EXERCISE REQUIREMENTS:
Collect the lines of the entries where "None" shows up.

══ DATA SECTION ══

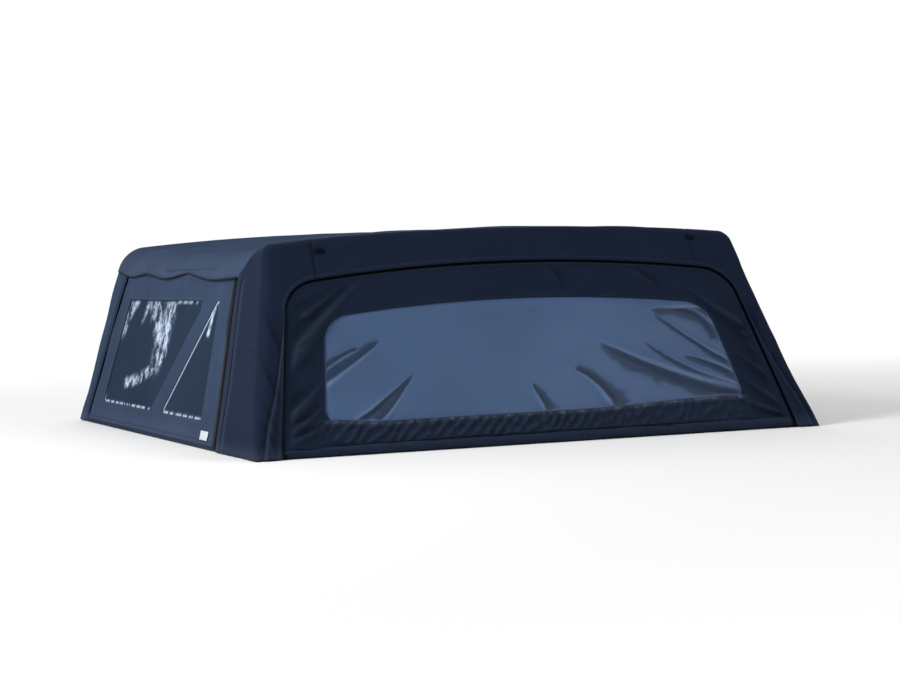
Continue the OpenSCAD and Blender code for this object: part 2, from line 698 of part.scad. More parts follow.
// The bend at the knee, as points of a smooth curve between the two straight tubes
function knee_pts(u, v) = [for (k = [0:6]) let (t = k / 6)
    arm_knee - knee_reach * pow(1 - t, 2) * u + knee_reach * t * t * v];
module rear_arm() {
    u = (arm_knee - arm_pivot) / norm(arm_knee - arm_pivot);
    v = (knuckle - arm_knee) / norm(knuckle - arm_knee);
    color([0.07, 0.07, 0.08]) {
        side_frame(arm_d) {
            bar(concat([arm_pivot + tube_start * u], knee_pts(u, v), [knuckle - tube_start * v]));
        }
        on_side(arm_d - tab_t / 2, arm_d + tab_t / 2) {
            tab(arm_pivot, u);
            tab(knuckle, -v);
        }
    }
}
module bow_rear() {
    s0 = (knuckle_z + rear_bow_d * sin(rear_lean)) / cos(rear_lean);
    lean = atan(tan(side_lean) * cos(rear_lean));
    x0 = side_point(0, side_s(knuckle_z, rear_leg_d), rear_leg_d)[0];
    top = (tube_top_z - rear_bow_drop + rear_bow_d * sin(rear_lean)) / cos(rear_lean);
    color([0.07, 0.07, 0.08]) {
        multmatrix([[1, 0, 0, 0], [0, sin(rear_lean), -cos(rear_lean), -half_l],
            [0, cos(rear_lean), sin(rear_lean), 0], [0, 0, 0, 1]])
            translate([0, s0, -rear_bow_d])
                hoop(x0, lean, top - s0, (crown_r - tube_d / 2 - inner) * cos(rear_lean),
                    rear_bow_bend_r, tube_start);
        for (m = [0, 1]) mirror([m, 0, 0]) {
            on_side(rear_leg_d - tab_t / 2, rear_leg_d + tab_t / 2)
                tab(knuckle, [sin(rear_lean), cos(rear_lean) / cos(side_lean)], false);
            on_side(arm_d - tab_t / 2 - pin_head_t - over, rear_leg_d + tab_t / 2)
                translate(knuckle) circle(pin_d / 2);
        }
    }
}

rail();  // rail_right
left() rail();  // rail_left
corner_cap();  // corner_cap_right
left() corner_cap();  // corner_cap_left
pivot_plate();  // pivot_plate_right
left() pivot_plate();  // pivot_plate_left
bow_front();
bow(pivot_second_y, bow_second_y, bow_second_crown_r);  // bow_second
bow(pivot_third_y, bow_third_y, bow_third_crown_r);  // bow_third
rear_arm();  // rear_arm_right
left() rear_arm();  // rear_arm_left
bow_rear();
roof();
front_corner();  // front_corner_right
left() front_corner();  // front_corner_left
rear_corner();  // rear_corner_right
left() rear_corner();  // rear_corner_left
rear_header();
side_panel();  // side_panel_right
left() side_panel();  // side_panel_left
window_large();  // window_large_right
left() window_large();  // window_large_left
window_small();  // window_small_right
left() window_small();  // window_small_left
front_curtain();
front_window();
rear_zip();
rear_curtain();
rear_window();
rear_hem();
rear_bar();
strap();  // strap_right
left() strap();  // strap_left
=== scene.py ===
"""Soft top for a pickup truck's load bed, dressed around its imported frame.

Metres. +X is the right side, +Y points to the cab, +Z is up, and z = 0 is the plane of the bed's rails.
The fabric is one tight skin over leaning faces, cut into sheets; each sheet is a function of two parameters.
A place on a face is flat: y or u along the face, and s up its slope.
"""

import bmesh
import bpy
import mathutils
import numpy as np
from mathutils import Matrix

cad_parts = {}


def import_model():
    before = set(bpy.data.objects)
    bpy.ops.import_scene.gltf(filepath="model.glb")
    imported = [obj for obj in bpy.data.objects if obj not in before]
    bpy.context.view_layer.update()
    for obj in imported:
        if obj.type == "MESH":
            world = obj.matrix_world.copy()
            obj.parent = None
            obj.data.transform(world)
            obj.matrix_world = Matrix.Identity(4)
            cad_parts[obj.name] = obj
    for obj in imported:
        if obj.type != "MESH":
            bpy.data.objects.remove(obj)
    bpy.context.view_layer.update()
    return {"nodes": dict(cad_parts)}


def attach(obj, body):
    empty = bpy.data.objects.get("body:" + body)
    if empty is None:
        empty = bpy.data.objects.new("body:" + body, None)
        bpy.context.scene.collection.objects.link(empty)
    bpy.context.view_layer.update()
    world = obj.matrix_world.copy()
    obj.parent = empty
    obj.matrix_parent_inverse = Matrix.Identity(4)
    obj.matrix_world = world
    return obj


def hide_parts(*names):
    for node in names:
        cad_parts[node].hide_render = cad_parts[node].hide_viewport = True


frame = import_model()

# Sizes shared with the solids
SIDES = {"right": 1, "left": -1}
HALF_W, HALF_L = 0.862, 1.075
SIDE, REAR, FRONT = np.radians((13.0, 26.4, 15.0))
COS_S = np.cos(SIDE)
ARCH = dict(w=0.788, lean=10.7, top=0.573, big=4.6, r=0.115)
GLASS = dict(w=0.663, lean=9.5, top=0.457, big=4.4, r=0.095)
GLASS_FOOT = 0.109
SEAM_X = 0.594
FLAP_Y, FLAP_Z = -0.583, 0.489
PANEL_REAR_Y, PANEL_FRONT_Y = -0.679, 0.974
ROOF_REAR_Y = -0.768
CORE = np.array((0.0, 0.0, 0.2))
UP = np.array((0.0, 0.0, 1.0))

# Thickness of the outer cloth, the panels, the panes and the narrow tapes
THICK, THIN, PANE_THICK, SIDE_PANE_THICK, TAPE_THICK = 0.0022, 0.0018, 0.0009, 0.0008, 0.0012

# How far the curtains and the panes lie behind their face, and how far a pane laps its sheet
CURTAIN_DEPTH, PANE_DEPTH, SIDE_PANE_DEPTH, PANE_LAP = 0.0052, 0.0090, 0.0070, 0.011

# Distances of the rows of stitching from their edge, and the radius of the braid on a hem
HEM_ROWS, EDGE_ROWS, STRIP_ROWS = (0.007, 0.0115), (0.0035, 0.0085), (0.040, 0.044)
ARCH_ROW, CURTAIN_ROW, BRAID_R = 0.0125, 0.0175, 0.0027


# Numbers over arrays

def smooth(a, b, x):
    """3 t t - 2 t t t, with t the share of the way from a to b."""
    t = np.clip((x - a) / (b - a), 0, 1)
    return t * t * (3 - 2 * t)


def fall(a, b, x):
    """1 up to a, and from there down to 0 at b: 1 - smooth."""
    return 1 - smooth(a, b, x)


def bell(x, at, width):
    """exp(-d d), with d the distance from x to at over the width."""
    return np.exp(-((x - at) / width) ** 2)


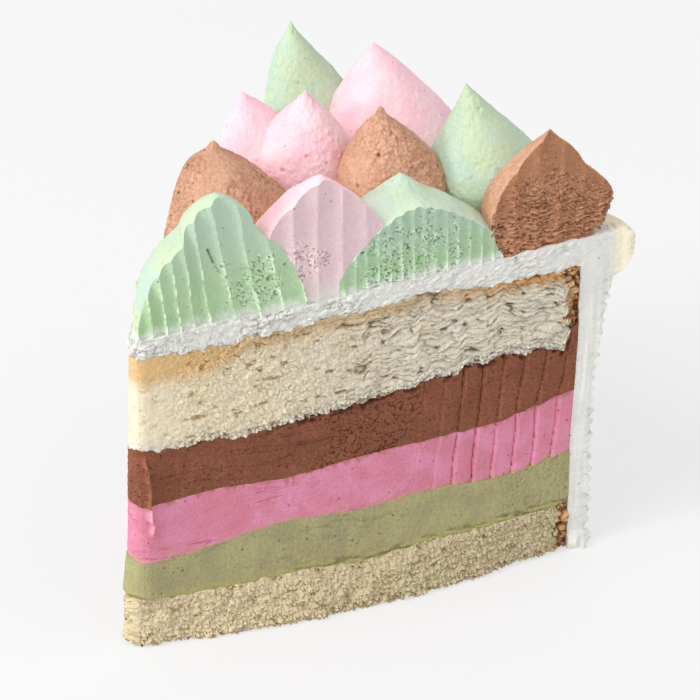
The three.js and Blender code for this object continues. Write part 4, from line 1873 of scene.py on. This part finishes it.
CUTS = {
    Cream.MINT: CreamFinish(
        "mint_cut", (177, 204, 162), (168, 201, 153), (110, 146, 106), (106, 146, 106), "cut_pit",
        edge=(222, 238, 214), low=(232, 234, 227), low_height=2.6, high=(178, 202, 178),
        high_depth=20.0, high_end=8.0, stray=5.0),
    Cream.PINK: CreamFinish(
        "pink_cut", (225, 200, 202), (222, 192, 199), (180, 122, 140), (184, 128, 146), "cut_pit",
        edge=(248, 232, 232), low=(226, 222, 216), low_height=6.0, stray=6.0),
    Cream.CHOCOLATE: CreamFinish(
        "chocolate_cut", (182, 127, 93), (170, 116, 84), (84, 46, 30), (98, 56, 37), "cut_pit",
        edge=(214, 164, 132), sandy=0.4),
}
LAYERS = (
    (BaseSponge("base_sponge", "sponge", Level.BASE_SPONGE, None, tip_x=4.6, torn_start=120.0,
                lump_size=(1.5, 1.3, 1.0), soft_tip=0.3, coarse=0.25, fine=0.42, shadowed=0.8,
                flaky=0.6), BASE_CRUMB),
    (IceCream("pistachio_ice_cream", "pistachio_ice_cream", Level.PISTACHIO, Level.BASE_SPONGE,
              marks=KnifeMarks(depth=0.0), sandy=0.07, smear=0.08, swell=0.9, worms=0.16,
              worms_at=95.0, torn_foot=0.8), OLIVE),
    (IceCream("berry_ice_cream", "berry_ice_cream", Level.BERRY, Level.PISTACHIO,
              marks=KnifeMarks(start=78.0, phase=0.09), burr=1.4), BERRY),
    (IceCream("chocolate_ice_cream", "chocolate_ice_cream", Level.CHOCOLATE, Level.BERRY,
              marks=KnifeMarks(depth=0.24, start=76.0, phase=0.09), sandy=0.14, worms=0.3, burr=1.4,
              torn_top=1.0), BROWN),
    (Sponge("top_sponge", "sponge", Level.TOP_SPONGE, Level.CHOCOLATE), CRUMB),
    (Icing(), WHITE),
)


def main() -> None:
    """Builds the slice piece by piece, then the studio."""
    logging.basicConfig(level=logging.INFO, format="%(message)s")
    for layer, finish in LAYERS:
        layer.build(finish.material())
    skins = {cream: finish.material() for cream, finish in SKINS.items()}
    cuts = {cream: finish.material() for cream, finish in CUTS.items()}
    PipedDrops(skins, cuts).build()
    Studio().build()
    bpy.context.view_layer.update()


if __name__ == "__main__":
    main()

═══

SOLVED EXERCISE:
            obj.parent = None
    if empty is None:
        empty = bpy.data.objects.new("body:" + body, None)
    (BaseSponge("base_sponge", "sponge", Level.BASE_SPONGE, None, tip_x=4.6, torn_start=120.0,
def main() -> None:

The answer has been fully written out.